> **Aim of the exercise**:
Look through the lines below and extract any with the word "bending".

Collection entries

--

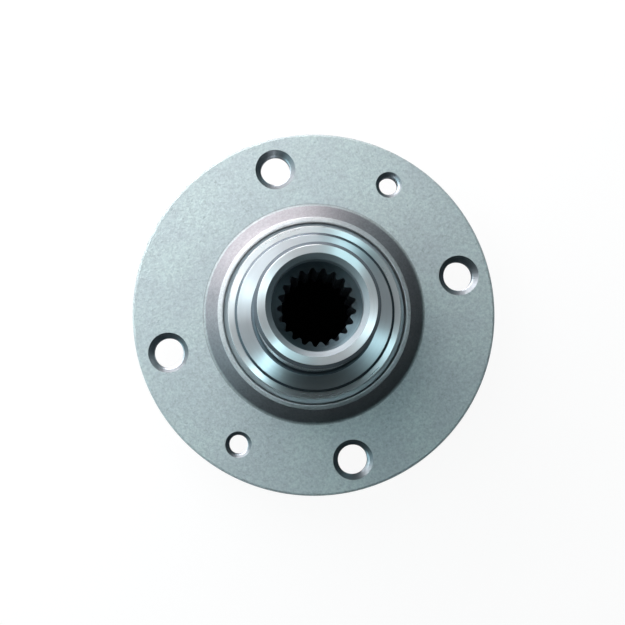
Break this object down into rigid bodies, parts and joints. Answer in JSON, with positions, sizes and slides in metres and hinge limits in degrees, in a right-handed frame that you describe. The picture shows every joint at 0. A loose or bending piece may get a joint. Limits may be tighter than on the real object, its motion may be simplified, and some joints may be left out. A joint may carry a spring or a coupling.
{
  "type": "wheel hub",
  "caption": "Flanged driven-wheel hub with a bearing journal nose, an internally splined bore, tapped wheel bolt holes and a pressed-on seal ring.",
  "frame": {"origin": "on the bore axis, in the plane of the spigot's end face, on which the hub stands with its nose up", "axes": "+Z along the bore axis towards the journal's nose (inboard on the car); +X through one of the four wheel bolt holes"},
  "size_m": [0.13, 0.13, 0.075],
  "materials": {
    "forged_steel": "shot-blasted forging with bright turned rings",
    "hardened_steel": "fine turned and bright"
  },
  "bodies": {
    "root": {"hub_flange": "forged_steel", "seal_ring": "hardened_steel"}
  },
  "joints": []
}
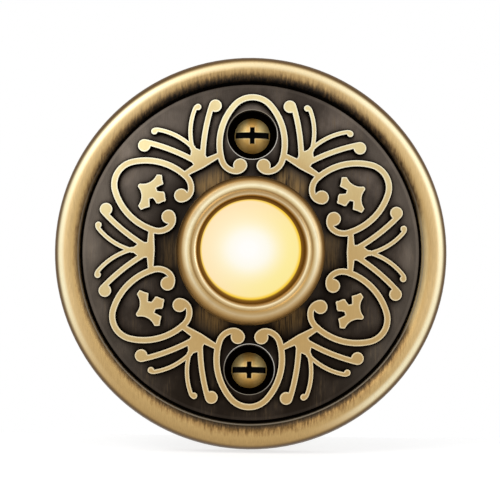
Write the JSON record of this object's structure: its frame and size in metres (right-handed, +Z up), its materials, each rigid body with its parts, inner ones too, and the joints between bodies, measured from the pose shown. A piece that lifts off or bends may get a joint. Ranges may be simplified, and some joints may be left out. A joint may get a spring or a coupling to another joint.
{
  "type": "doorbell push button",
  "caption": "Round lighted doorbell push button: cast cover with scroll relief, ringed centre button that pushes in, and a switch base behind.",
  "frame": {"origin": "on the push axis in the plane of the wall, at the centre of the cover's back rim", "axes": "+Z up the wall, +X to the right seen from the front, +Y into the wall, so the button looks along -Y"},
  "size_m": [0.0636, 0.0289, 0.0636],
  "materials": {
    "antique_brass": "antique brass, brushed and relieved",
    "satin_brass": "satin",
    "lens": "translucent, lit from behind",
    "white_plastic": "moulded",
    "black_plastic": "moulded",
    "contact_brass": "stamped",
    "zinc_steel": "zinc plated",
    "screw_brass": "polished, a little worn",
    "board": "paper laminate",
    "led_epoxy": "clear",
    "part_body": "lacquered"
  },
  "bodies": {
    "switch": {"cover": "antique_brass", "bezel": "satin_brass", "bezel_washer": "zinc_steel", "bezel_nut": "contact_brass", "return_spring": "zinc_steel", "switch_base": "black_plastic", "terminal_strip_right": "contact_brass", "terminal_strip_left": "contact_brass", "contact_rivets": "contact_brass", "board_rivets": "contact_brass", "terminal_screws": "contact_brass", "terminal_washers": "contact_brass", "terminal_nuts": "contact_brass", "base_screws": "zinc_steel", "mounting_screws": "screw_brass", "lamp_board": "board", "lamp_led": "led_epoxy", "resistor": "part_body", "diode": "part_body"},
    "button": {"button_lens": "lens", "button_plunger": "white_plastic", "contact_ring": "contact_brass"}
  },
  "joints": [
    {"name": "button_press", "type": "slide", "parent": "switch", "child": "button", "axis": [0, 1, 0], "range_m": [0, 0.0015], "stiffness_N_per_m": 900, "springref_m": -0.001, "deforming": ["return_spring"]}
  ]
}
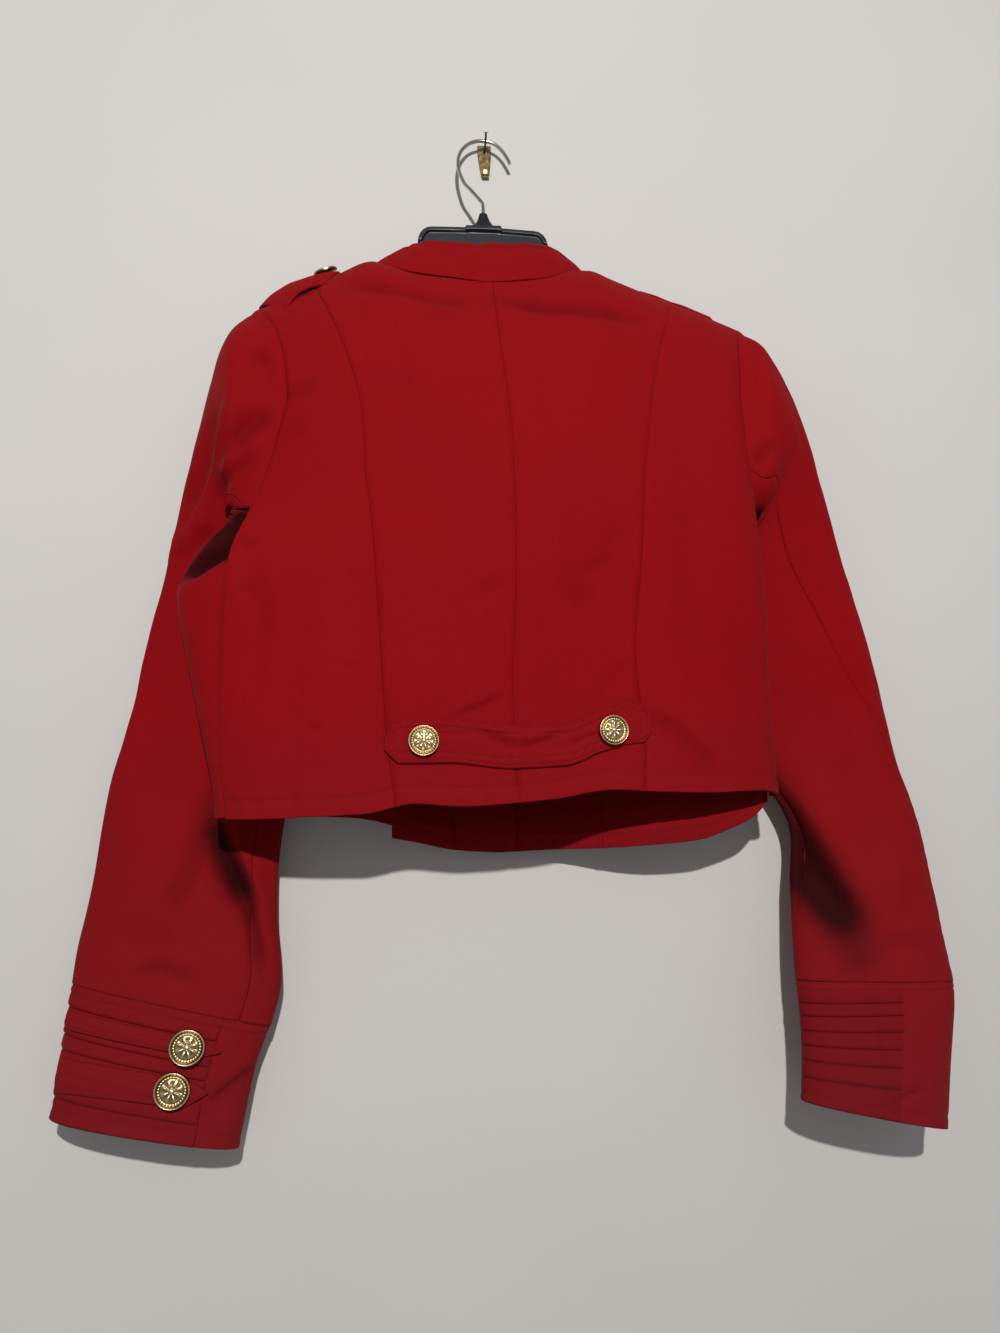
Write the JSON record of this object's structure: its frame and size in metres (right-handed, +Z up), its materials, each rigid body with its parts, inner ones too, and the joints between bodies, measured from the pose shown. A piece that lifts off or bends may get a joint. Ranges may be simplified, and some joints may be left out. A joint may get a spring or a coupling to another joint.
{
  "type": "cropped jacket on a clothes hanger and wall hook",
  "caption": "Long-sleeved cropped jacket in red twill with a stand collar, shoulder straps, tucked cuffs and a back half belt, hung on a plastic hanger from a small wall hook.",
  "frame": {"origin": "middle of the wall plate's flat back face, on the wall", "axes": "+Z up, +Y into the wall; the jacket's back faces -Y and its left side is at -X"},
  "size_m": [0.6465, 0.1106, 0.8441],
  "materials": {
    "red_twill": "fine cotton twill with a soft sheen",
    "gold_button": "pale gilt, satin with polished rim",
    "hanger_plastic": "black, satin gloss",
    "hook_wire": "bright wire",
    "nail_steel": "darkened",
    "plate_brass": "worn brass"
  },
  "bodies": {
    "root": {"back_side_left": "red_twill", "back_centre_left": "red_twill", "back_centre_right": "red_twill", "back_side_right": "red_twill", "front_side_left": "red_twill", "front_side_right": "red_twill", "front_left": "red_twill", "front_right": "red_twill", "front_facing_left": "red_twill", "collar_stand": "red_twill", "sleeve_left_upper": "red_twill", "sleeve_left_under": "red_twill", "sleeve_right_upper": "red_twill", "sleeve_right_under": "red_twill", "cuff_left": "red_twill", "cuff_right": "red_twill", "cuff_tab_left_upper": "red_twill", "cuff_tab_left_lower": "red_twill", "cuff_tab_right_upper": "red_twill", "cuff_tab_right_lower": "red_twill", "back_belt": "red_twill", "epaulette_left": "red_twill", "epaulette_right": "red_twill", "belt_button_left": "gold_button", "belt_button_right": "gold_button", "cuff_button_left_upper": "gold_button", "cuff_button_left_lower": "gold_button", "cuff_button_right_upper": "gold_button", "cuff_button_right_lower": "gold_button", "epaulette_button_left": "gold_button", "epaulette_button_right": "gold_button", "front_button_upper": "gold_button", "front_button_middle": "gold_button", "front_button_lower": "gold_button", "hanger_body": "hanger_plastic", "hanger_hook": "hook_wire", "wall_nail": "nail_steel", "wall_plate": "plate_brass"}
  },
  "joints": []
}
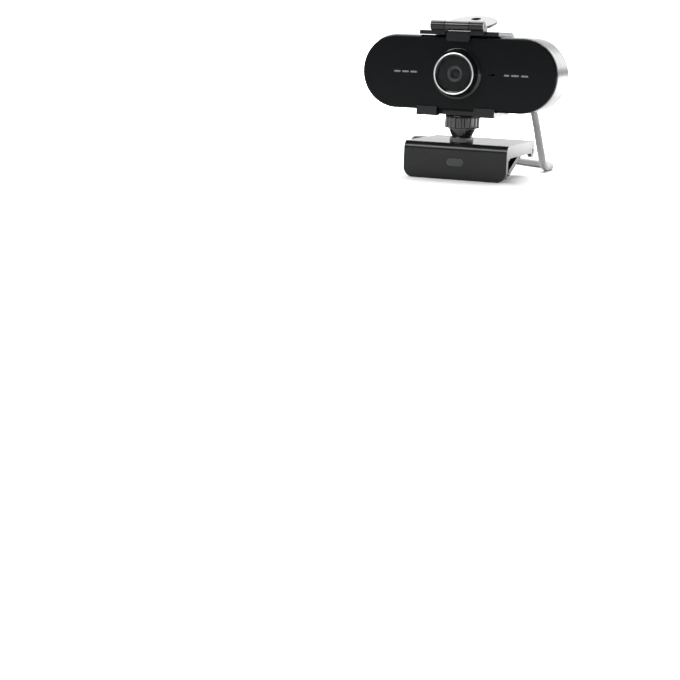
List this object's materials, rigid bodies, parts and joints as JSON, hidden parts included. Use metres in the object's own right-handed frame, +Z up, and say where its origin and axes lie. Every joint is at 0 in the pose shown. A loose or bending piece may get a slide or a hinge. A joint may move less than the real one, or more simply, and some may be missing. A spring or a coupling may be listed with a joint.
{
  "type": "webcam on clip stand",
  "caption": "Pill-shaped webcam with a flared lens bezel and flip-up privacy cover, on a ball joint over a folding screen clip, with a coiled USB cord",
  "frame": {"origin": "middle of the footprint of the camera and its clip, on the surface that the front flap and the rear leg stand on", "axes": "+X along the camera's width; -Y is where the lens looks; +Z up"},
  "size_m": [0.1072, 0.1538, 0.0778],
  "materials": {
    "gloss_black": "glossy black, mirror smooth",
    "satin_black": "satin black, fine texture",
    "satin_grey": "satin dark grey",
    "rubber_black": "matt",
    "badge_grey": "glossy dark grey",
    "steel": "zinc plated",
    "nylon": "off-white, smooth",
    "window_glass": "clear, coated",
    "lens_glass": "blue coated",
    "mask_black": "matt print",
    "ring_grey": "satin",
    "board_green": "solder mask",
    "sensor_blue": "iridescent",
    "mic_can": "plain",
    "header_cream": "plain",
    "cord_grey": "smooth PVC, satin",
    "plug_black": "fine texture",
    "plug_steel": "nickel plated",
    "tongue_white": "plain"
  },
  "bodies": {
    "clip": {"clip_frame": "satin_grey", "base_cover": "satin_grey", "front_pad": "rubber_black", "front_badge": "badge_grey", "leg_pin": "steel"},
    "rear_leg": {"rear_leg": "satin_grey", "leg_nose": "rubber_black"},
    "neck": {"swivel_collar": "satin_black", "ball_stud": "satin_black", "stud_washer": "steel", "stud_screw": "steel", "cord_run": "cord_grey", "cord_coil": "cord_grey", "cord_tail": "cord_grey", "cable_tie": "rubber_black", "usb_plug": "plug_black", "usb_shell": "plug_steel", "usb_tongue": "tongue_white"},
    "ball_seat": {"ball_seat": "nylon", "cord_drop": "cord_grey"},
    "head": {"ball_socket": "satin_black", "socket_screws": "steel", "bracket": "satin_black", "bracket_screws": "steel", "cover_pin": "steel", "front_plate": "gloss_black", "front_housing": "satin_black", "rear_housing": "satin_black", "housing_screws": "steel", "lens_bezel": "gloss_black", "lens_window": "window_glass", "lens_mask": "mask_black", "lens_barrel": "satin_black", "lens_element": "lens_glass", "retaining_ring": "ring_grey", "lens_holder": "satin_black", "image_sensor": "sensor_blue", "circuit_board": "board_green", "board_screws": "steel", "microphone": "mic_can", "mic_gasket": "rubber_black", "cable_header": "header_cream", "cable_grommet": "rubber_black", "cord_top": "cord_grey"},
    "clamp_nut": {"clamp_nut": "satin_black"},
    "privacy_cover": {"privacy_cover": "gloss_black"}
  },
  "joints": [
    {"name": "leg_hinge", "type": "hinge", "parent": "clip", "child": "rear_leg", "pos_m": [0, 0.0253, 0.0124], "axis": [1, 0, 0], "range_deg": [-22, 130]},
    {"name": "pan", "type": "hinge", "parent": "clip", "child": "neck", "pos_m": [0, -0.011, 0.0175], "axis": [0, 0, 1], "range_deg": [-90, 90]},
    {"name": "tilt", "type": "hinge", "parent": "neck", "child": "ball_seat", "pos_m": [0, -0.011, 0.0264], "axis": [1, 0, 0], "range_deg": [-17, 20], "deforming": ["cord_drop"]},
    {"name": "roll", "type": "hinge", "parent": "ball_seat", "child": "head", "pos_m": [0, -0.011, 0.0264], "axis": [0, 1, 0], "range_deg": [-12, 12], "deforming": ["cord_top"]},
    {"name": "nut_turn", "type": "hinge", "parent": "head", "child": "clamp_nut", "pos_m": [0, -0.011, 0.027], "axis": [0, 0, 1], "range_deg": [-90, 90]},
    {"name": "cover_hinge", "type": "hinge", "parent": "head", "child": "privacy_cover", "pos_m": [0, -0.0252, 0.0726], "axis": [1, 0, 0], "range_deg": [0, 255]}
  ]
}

--

> **Result for this task**:
Break this object down into rigid bodies, parts and joints. Answer in JSON, with positions, sizes and slides in metres and hinge limits in degrees, in a right-handed frame that you describe. The picture shows every joint at 0. A loose or bending piece may get a joint. Limits may be tighter than on the real object, its motion may be simplified, and some joints may be left out. A joint may carry a spring or a coupling.
List this object's materials, rigid bodies, parts and joints as JSON, hidden parts included. Use metres in the object's own right-handed frame, +Z up, and say where its origin and axes lie. Every joint is at 0 in the pose shown. A loose or bending piece may get a slide or a hinge. A joint may move less than the real one, or more simply, and some may be missing. A spring or a coupling may be listed with a joint.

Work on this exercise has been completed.